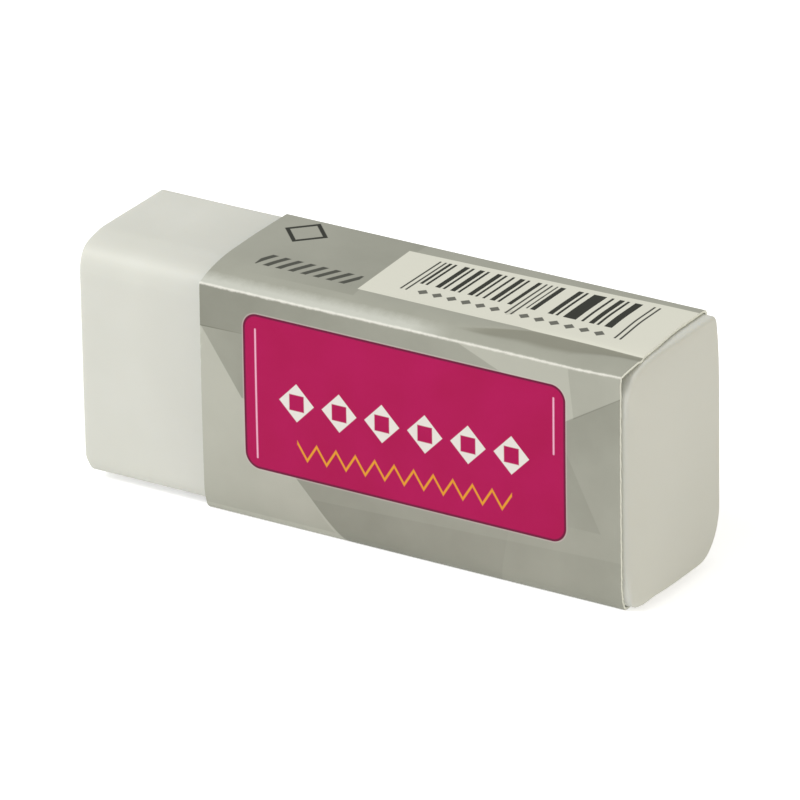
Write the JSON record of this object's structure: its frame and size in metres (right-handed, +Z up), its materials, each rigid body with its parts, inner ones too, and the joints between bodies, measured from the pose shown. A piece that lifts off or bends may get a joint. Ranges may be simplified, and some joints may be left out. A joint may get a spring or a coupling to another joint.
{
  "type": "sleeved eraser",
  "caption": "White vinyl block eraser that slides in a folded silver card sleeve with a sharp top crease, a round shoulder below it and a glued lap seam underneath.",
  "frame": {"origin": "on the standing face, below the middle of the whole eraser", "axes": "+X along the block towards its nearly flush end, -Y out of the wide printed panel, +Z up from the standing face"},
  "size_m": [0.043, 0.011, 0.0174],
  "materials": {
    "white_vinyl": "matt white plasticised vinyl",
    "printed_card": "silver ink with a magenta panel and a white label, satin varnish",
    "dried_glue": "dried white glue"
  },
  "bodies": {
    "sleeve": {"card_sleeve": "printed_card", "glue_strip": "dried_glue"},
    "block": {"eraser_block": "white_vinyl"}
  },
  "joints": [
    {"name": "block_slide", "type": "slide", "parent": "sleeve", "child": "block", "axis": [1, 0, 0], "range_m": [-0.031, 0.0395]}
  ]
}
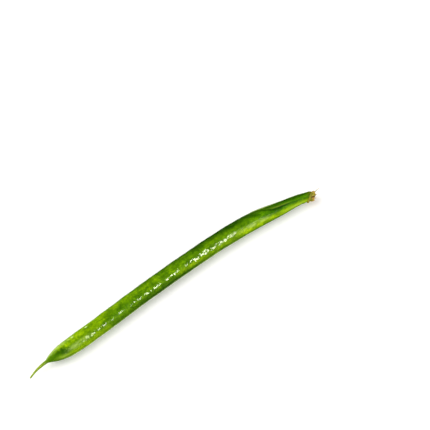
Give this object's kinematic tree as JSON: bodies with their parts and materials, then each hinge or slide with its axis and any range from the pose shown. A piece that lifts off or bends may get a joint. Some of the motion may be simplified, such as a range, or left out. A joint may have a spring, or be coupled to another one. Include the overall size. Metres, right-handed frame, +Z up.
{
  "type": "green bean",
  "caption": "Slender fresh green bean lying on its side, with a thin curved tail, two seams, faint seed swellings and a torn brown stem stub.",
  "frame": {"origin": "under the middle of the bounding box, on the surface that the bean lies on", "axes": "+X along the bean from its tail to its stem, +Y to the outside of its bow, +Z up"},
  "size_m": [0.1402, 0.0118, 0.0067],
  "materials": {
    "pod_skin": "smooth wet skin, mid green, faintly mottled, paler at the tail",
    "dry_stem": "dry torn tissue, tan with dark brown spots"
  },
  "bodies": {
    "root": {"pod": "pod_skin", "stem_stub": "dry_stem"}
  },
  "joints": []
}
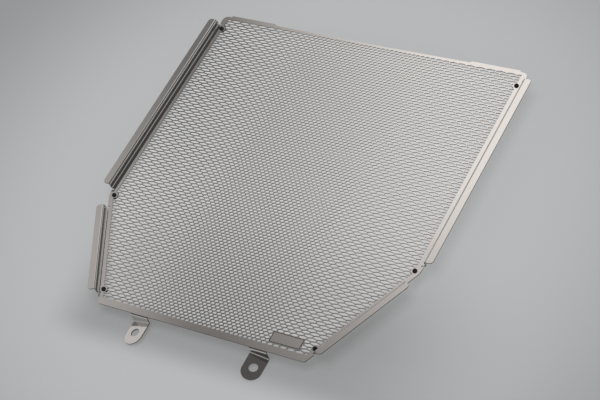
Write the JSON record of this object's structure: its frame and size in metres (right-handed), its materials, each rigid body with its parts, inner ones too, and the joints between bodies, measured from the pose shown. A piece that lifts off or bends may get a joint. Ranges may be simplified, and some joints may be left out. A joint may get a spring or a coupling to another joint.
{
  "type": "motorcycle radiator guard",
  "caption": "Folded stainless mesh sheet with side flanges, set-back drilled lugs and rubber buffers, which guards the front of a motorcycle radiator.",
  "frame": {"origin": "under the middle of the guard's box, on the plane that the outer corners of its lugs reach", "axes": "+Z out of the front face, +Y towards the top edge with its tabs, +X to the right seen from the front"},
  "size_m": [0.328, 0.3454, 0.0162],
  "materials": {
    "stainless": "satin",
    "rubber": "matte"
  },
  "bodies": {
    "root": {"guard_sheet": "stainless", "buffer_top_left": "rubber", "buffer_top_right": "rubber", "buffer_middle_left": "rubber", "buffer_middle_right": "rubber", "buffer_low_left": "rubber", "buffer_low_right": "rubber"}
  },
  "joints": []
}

Task statement. Please quote the records above exactly, without skipping a line.

Task output.
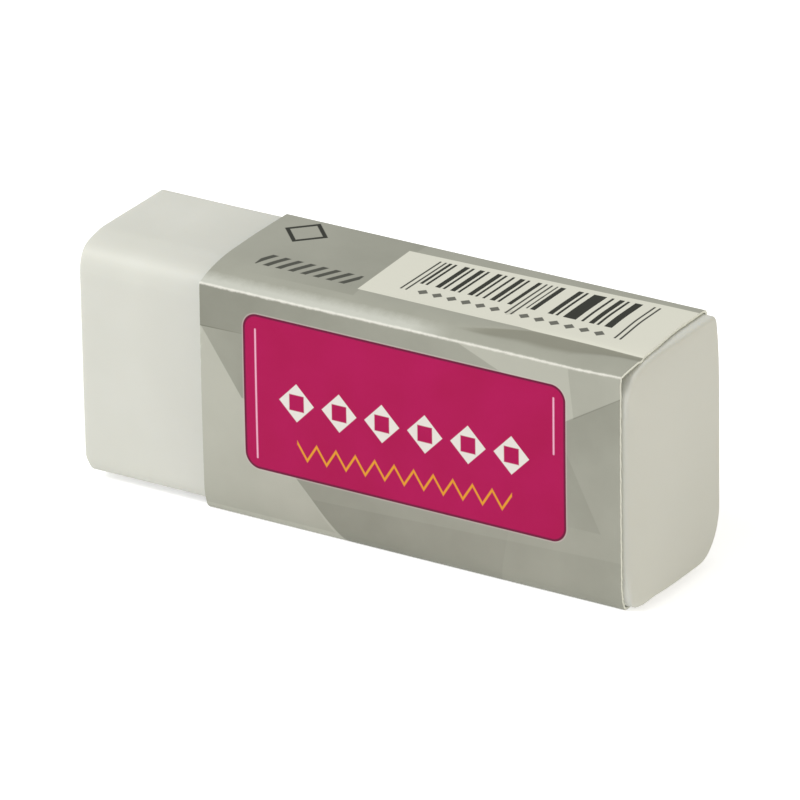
Write the JSON record of this object's structure: its frame and size in metres (right-handed, +Z up), its materials, each rigid body with its parts, inner ones too, and the joints between bodies, measured from the pose shown. A piece that lifts off or bends may get a joint. Ranges may be simplified, and some joints may be left out. A joint may get a spring or a coupling to another joint.
{
  "type": "sleeved eraser",
  "caption": "White vinyl block eraser that slides in a folded silver card sleeve with a sharp top crease, a round shoulder below it and a glued lap seam underneath.",
  "frame": {"origin": "on the standing face, below the middle of the whole eraser", "axes": "+X along the block towards its nearly flush end, -Y out of the wide printed panel, +Z up from the standing face"},
  "size_m": [0.043, 0.011, 0.0174],
  "materials": {
    "white_vinyl": "matt white plasticised vinyl",
    "printed_card": "silver ink with a magenta panel and a white label, satin varnish",
    "dried_glue": "dried white glue"
  },
  "bodies": {
    "sleeve": {"card_sleeve": "printed_card", "glue_strip": "dried_glue"},
    "block": {"eraser_block": "white_vinyl"}
  },
  "joints": [
    {"name": "block_slide", "type": "slide", "parent": "sleeve", "child": "block", "axis": [1, 0, 0], "range_m": [-0.031, 0.0395]}
  ]
}
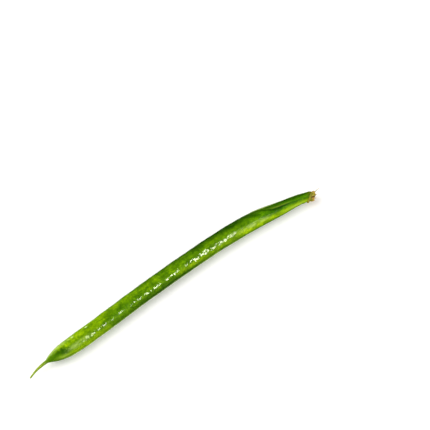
Give this object's kinematic tree as JSON: bodies with their parts and materials, then each hinge or slide with its axis and any range from the pose shown. A piece that lifts off or bends may get a joint. Some of the motion may be simplified, such as a range, or left out. A joint may have a spring, or be coupled to another one. Include the overall size. Metres, right-handed frame, +Z up.
{
  "type": "green bean",
  "caption": "Slender fresh green bean lying on its side, with a thin curved tail, two seams, faint seed swellings and a torn brown stem stub.",
  "frame": {"origin": "under the middle of the bounding box, on the surface that the bean lies on", "axes": "+X along the bean from its tail to its stem, +Y to the outside of its bow, +Z up"},
  "size_m": [0.1402, 0.0118, 0.0067],
  "materials": {
    "pod_skin": "smooth wet skin, mid green, faintly mottled, paler at the tail",
    "dry_stem": "dry torn tissue, tan with dark brown spots"
  },
  "bodies": {
    "root": {"pod": "pod_skin", "stem_stub": "dry_stem"}
  },
  "joints": []
}
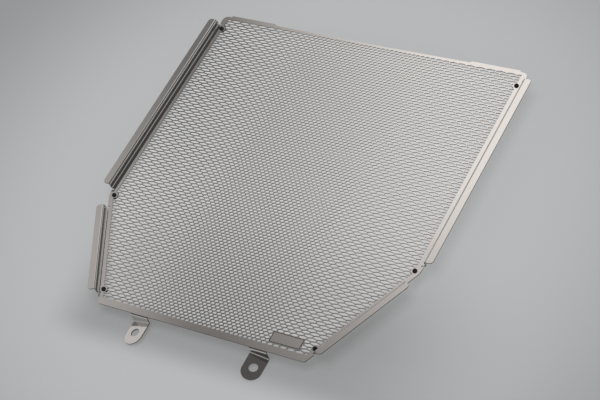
Write the JSON record of this object's structure: its frame and size in metres (right-handed), its materials, each rigid body with its parts, inner ones too, and the joints between bodies, measured from the pose shown. A piece that lifts off or bends may get a joint. Ranges may be simplified, and some joints may be left out. A joint may get a spring or a coupling to another joint.
{
  "type": "motorcycle radiator guard",
  "caption": "Folded stainless mesh sheet with side flanges, set-back drilled lugs and rubber buffers, which guards the front of a motorcycle radiator.",
  "frame": {"origin": "under the middle of the guard's box, on the plane that the outer corners of its lugs reach", "axes": "+Z out of the front face, +Y towards the top edge with its tabs, +X to the right seen from the front"},
  "size_m": [0.328, 0.3454, 0.0162],
  "materials": {
    "stainless": "satin",
    "rubber": "matte"
  },
  "bodies": {
    "root": {"guard_sheet": "stainless", "buffer_top_left": "rubber", "buffer_top_right": "rubber", "buffer_middle_left": "rubber", "buffer_middle_right": "rubber", "buffer_low_left": "rubber", "buffer_low_right": "rubber"}
  },
  "joints": []
}